- WORK TO DO:
Quote every line as given.

-- begin --

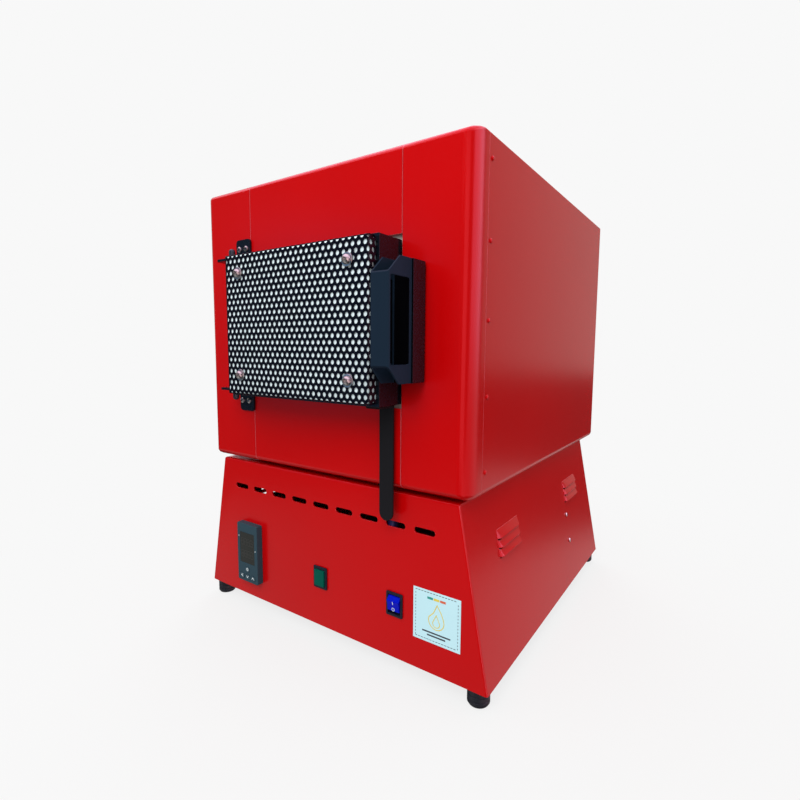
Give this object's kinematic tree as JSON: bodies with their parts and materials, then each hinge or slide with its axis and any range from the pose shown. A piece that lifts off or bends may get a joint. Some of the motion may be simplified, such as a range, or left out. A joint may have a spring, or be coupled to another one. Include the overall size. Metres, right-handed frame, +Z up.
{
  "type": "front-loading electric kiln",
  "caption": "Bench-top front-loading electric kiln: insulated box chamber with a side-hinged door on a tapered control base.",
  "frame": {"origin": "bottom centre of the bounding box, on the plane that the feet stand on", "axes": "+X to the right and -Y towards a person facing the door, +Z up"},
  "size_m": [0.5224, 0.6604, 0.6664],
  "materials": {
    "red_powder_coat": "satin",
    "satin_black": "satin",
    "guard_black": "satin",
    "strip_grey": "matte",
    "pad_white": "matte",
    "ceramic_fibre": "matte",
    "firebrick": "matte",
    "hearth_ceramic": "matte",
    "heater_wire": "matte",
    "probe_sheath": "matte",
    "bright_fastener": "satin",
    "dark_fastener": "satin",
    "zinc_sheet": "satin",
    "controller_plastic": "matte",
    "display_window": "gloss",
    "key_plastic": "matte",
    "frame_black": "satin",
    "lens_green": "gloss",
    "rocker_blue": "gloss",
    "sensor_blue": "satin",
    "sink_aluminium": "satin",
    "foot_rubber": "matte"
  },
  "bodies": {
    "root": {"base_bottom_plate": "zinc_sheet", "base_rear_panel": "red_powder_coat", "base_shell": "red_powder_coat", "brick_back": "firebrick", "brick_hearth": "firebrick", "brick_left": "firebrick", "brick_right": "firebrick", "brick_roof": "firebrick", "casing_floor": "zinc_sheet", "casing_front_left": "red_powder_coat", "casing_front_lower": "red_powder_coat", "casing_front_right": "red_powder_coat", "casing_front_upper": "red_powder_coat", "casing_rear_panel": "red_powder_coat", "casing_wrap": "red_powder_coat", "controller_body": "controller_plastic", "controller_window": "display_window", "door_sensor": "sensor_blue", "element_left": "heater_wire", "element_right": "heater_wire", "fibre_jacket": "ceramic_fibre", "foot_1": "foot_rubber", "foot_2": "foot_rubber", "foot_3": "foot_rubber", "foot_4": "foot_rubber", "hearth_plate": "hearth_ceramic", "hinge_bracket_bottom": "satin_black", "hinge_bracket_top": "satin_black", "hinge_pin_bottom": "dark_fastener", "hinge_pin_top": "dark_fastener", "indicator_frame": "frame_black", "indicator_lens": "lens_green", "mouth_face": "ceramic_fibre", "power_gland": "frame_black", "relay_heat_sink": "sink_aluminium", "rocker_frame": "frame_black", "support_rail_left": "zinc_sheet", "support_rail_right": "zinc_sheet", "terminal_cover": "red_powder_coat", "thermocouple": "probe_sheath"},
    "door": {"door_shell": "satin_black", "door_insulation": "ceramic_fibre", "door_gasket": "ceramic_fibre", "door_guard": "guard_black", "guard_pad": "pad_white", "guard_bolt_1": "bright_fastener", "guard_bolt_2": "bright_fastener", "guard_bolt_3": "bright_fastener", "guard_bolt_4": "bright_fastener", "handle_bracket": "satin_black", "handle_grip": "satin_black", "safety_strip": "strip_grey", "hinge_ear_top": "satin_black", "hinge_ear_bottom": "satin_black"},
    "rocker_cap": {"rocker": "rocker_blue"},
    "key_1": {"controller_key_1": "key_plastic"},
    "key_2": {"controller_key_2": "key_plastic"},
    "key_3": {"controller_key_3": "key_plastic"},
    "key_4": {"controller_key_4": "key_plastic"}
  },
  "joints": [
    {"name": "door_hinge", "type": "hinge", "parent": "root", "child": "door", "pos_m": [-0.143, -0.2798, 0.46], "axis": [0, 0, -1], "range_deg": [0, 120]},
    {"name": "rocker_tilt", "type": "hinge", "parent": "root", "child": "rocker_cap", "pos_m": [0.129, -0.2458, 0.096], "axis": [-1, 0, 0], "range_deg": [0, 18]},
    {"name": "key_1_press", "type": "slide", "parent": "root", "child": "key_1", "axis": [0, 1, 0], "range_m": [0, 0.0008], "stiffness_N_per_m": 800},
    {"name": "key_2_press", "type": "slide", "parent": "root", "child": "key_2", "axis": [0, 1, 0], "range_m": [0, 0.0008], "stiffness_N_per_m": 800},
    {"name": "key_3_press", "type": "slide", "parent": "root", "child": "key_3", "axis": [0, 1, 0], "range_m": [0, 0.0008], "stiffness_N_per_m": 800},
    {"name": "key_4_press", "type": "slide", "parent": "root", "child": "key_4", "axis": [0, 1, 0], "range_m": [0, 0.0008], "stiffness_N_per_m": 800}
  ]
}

-- end --

- TASK SOLUTION:
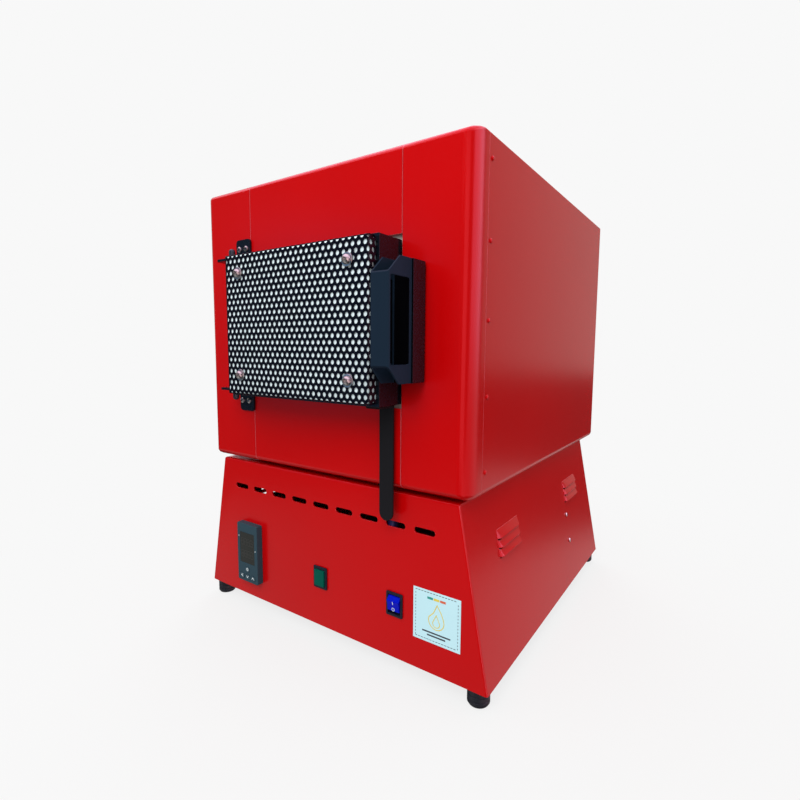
Give this object's kinematic tree as JSON: bodies with their parts and materials, then each hinge or slide with its axis and any range from the pose shown. A piece that lifts off or bends may get a joint. Some of the motion may be simplified, such as a range, or left out. A joint may have a spring, or be coupled to another one. Include the overall size. Metres, right-handed frame, +Z up.
{
  "type": "front-loading electric kiln",
  "caption": "Bench-top front-loading electric kiln: insulated box chamber with a side-hinged door on a tapered control base.",
  "frame": {"origin": "bottom centre of the bounding box, on the plane that the feet stand on", "axes": "+X to the right and -Y towards a person facing the door, +Z up"},
  "size_m": [0.5224, 0.6604, 0.6664],
  "materials": {
    "red_powder_coat": "satin",
    "satin_black": "satin",
    "guard_black": "satin",
    "strip_grey": "matte",
    "pad_white": "matte",
    "ceramic_fibre": "matte",
    "firebrick": "matte",
    "hearth_ceramic": "matte",
    "heater_wire": "matte",
    "probe_sheath": "matte",
    "bright_fastener": "satin",
    "dark_fastener": "satin",
    "zinc_sheet": "satin",
    "controller_plastic": "matte",
    "display_window": "gloss",
    "key_plastic": "matte",
    "frame_black": "satin",
    "lens_green": "gloss",
    "rocker_blue": "gloss",
    "sensor_blue": "satin",
    "sink_aluminium": "satin",
    "foot_rubber": "matte"
  },
  "bodies": {
    "root": {"base_bottom_plate": "zinc_sheet", "base_rear_panel": "red_powder_coat", "base_shell": "red_powder_coat", "brick_back": "firebrick", "brick_hearth": "firebrick", "brick_left": "firebrick", "brick_right": "firebrick", "brick_roof": "firebrick", "casing_floor": "zinc_sheet", "casing_front_left": "red_powder_coat", "casing_front_lower": "red_powder_coat", "casing_front_right": "red_powder_coat", "casing_front_upper": "red_powder_coat", "casing_rear_panel": "red_powder_coat", "casing_wrap": "red_powder_coat", "controller_body": "controller_plastic", "controller_window": "display_window", "door_sensor": "sensor_blue", "element_left": "heater_wire", "element_right": "heater_wire", "fibre_jacket": "ceramic_fibre", "foot_1": "foot_rubber", "foot_2": "foot_rubber", "foot_3": "foot_rubber", "foot_4": "foot_rubber", "hearth_plate": "hearth_ceramic", "hinge_bracket_bottom": "satin_black", "hinge_bracket_top": "satin_black", "hinge_pin_bottom": "dark_fastener", "hinge_pin_top": "dark_fastener", "indicator_frame": "frame_black", "indicator_lens": "lens_green", "mouth_face": "ceramic_fibre", "power_gland": "frame_black", "relay_heat_sink": "sink_aluminium", "rocker_frame": "frame_black", "support_rail_left": "zinc_sheet", "support_rail_right": "zinc_sheet", "terminal_cover": "red_powder_coat", "thermocouple": "probe_sheath"},
    "door": {"door_shell": "satin_black", "door_insulation": "ceramic_fibre", "door_gasket": "ceramic_fibre", "door_guard": "guard_black", "guard_pad": "pad_white", "guard_bolt_1": "bright_fastener", "guard_bolt_2": "bright_fastener", "guard_bolt_3": "bright_fastener", "guard_bolt_4": "bright_fastener", "handle_bracket": "satin_black", "handle_grip": "satin_black", "safety_strip": "strip_grey", "hinge_ear_top": "satin_black", "hinge_ear_bottom": "satin_black"},
    "rocker_cap": {"rocker": "rocker_blue"},
    "key_1": {"controller_key_1": "key_plastic"},
    "key_2": {"controller_key_2": "key_plastic"},
    "key_3": {"controller_key_3": "key_plastic"},
    "key_4": {"controller_key_4": "key_plastic"}
  },
  "joints": [
    {"name": "door_hinge", "type": "hinge", "parent": "root", "child": "door", "pos_m": [-0.143, -0.2798, 0.46], "axis": [0, 0, -1], "range_deg": [0, 120]},
    {"name": "rocker_tilt", "type": "hinge", "parent": "root", "child": "rocker_cap", "pos_m": [0.129, -0.2458, 0.096], "axis": [-1, 0, 0], "range_deg": [0, 18]},
    {"name": "key_1_press", "type": "slide", "parent": "root", "child": "key_1", "axis": [0, 1, 0], "range_m": [0, 0.0008], "stiffness_N_per_m": 800},
    {"name": "key_2_press", "type": "slide", "parent": "root", "child": "key_2", "axis": [0, 1, 0], "range_m": [0, 0.0008], "stiffness_N_per_m": 800},
    {"name": "key_3_press", "type": "slide", "parent": "root", "child": "key_3", "axis": [0, 1, 0], "range_m": [0, 0.0008], "stiffness_N_per_m": 800},
    {"name": "key_4_press", "type": "slide", "parent": "root", "child": "key_4", "axis": [0, 1, 0], "range_m": [0, 0.0008], "stiffness_N_per_m": 800}
  ]
}